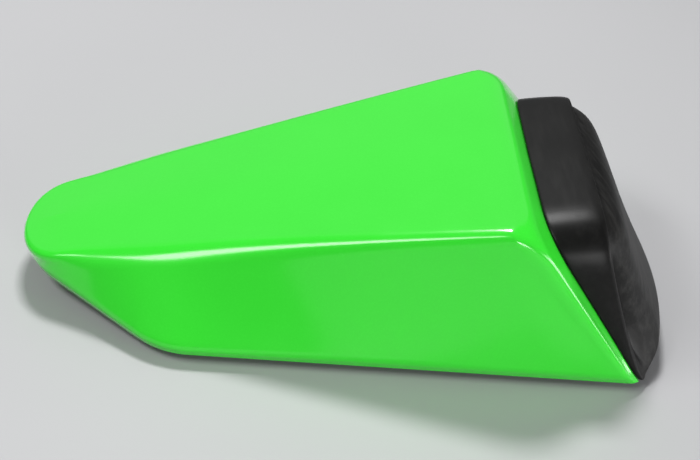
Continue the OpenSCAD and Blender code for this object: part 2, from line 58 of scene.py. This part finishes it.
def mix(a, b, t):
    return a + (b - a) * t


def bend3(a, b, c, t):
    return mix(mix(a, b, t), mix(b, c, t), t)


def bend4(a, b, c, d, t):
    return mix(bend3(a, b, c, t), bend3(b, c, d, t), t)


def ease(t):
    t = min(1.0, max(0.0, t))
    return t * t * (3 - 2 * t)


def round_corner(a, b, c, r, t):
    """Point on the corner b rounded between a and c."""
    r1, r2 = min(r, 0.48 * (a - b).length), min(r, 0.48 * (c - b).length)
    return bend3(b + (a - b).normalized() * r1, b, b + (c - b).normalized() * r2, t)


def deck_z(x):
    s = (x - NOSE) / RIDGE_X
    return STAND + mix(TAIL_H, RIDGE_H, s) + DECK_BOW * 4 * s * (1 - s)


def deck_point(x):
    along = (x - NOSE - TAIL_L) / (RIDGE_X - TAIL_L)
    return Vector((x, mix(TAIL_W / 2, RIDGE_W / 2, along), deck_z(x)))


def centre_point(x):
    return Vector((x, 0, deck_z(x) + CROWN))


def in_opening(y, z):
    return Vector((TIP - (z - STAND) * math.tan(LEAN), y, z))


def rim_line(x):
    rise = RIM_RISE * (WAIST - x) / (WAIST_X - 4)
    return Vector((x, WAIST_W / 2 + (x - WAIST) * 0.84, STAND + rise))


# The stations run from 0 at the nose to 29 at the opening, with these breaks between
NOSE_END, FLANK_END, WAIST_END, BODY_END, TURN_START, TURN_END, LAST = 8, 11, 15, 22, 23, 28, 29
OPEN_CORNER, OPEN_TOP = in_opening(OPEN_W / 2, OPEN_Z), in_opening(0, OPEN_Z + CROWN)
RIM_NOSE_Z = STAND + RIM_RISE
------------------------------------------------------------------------
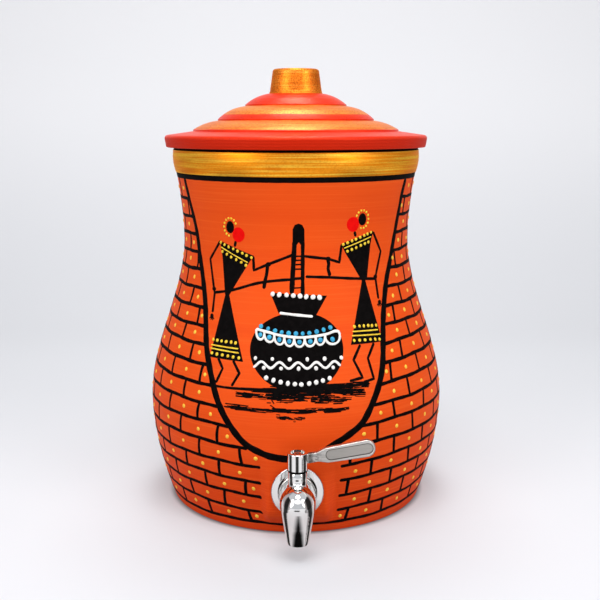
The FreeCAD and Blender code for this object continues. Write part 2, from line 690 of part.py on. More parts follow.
------------------------------------------------------------------------
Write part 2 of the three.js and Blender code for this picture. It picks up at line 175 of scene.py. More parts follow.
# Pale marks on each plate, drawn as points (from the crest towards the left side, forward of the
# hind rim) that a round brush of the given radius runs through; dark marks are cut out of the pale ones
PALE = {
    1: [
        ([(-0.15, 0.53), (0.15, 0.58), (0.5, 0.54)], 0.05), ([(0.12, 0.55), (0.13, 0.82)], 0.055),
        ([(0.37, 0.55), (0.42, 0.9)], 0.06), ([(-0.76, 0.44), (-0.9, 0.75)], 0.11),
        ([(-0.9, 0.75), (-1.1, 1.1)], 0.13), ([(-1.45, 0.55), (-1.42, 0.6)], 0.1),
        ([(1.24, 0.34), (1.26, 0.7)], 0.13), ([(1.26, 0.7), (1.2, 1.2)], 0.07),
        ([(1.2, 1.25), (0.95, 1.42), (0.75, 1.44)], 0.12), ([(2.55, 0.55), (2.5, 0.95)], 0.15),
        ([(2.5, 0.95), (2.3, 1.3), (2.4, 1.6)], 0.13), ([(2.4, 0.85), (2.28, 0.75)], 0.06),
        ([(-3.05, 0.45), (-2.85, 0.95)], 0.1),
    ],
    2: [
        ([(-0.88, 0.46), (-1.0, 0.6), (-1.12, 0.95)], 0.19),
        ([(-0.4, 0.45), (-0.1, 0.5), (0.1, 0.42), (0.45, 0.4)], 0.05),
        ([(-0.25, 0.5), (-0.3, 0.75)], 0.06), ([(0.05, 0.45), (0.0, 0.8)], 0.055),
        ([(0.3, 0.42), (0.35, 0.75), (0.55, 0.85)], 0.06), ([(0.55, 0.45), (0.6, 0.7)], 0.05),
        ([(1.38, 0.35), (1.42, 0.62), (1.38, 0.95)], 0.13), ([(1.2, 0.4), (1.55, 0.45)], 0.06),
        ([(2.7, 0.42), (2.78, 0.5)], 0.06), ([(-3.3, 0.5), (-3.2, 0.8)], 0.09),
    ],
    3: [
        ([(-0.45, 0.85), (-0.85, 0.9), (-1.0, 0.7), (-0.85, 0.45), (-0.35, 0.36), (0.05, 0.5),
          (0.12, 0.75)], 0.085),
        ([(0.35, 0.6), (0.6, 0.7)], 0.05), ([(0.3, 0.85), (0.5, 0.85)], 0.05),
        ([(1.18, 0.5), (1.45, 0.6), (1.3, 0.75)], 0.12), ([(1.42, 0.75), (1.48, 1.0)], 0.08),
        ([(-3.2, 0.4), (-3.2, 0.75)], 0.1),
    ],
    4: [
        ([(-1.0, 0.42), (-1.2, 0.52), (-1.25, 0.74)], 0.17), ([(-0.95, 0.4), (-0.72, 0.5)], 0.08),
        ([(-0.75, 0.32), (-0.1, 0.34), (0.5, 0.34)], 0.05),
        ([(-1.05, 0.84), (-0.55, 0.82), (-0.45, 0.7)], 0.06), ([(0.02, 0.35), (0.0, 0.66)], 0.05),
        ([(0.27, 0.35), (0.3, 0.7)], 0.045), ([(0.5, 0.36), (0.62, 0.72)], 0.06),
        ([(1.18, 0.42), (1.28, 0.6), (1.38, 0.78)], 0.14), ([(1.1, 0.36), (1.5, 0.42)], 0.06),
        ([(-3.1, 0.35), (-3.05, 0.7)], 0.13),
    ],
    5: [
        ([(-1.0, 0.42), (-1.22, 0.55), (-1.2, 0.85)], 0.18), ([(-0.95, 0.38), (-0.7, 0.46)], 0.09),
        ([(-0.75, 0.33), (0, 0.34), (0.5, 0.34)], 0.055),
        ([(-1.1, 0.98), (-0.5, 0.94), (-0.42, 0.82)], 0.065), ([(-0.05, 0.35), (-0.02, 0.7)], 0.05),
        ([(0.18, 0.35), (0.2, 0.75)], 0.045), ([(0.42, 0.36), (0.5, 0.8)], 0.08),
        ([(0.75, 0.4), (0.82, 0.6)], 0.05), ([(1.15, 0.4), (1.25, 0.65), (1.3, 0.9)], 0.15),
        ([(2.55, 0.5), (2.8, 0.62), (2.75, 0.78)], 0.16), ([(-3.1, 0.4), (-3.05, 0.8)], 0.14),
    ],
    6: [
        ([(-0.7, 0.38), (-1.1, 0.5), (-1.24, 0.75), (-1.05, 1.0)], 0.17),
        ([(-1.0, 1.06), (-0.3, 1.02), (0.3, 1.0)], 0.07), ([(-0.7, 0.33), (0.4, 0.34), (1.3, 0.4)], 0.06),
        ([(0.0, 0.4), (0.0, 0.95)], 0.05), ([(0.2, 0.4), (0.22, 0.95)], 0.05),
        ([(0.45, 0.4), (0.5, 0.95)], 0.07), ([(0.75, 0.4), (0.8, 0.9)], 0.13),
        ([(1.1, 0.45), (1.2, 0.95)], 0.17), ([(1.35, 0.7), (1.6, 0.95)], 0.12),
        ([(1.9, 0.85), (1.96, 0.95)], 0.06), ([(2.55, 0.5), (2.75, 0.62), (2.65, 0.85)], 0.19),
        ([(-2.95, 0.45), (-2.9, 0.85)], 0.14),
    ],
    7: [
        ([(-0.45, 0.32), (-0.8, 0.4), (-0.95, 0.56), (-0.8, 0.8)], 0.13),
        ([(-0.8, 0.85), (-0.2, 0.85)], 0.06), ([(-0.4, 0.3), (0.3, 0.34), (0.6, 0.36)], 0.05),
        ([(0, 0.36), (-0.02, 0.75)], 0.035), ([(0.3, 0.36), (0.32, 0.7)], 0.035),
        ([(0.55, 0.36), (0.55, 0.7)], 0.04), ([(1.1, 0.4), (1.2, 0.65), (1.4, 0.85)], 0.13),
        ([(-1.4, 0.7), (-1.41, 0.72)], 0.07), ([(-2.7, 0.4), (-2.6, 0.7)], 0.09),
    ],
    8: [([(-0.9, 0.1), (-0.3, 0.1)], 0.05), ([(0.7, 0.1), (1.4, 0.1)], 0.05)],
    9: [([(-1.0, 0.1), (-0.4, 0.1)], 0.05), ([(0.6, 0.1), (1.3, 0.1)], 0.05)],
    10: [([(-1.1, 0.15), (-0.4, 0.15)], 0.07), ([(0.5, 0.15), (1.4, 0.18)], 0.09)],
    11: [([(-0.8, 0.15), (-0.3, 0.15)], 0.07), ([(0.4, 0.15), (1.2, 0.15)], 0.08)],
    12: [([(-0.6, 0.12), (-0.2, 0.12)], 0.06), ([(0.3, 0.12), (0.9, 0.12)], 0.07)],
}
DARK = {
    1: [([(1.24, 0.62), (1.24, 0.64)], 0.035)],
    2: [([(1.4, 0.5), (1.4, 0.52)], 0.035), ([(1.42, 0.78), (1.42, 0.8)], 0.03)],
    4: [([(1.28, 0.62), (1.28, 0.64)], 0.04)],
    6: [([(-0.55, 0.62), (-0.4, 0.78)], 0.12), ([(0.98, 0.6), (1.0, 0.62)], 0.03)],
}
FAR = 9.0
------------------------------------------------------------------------
Required work: Quote the listing above, but only from the line that shows "Continue the OpenSCAD" through the line that shows "return STAND +".

Reply:
Continue the OpenSCAD and Blender code for this object: part 2, from line 58 of scene.py. This part finishes it.
def mix(a, b, t):
    return a + (b - a) * t


def bend3(a, b, c, t):
    return mix(mix(a, b, t), mix(b, c, t), t)


def bend4(a, b, c, d, t):
    return mix(bend3(a, b, c, t), bend3(b, c, d, t), t)


def ease(t):
    t = min(1.0, max(0.0, t))
    return t * t * (3 - 2 * t)


def round_corner(a, b, c, r, t):
    """Point on the corner b rounded between a and c."""
    r1, r2 = min(r, 0.48 * (a - b).length), min(r, 0.48 * (c - b).length)
    return bend3(b + (a - b).normalized() * r1, b, b + (c - b).normalized() * r2, t)


def deck_z(x):
    s = (x - NOSE) / RIDGE_X
    return STAND + mix(TAIL_H, RIDGE_H, s) + DECK_BOW * 4 * s * (1 - s)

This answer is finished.